--- START Data section ---

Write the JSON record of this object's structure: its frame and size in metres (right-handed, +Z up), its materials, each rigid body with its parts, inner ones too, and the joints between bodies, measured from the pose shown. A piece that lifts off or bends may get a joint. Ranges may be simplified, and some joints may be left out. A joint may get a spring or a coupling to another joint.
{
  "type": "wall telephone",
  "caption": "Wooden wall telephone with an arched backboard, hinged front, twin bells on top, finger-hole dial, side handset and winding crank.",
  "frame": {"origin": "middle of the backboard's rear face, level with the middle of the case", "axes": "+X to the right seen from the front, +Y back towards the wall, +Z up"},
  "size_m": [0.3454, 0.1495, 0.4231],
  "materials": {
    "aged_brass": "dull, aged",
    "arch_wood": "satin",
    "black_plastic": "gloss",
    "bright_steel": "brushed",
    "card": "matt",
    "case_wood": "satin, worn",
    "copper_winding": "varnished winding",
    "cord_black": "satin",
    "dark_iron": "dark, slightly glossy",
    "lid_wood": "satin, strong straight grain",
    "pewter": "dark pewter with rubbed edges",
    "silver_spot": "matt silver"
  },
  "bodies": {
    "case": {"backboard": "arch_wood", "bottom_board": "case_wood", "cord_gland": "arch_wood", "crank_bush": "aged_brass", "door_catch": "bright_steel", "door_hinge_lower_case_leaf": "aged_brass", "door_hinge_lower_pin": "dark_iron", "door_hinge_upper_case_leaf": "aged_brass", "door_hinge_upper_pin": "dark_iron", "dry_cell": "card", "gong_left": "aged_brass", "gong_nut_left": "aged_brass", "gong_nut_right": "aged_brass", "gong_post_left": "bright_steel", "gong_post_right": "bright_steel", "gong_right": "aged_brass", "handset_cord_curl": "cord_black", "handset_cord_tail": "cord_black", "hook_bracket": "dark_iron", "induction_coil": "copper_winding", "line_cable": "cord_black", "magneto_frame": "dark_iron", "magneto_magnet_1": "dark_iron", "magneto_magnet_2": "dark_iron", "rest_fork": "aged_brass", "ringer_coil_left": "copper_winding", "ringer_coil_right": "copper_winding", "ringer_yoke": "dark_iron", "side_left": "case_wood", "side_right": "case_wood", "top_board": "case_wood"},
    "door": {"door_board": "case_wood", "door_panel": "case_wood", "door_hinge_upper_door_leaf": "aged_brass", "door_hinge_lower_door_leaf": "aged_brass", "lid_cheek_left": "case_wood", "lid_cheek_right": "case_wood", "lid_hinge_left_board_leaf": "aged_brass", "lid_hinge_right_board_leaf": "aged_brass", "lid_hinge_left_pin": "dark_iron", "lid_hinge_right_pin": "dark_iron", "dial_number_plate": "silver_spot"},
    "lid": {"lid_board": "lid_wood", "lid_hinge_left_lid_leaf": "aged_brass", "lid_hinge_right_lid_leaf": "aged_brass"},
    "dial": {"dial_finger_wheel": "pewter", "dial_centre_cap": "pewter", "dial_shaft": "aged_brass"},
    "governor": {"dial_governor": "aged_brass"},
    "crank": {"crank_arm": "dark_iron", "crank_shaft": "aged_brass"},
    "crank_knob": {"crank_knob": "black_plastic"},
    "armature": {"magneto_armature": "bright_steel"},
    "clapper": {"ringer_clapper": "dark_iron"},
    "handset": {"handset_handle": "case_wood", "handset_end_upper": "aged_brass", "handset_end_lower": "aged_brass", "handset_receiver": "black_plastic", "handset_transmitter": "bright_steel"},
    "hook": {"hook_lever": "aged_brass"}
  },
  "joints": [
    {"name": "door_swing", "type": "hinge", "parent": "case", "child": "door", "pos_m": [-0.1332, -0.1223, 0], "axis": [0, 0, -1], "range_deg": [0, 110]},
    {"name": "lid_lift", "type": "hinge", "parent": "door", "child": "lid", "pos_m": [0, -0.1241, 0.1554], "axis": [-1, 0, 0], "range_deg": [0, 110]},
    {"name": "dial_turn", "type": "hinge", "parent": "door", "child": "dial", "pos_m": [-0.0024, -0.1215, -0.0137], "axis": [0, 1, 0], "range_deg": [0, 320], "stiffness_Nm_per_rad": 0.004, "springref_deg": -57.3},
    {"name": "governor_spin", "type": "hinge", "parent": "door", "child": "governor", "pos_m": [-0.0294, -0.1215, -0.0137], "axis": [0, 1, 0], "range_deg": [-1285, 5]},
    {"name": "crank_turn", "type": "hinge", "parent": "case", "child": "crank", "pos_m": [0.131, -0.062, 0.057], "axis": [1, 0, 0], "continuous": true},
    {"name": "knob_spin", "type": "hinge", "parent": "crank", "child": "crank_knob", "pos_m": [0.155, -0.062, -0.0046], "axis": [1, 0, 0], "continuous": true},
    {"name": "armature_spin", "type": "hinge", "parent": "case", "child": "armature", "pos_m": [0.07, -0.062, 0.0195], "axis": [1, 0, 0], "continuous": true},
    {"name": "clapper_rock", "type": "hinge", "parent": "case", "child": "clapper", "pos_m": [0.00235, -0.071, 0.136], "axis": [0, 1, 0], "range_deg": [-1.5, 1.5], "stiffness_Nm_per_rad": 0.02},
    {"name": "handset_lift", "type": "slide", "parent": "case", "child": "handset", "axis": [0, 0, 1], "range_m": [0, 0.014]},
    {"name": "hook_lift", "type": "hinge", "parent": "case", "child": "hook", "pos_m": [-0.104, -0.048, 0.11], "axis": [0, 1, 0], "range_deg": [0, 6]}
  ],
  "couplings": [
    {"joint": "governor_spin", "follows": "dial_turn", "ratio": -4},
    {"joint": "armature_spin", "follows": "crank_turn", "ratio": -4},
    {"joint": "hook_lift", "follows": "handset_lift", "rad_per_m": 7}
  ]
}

--- END Data section ---

# Instructions to follow
Collect every line above that contains the word "with".

# Solution for this exercise
Write the JSON record of this object's structure: its frame and size in metres (right-handed, +Z up), its materials, each rigid body with its parts, inner ones too, and the joints between bodies, measured from the pose shown. A piece that lifts off or bends may get a joint. Ranges may be simplified, and some joints may be left out. A joint may get a spring or a coupling to another joint.
  "caption": "Wooden wall telephone with an arched backboard, hinged front, twin bells on top, finger-hole dial, side handset and winding crank.",
  "frame": {"origin": "middle of the backboard's rear face, level with the middle of the case", "axes": "+X to the right seen from the front, +Y back towards the wall, +Z up"},
    "pewter": "dark pewter with rubbed edges",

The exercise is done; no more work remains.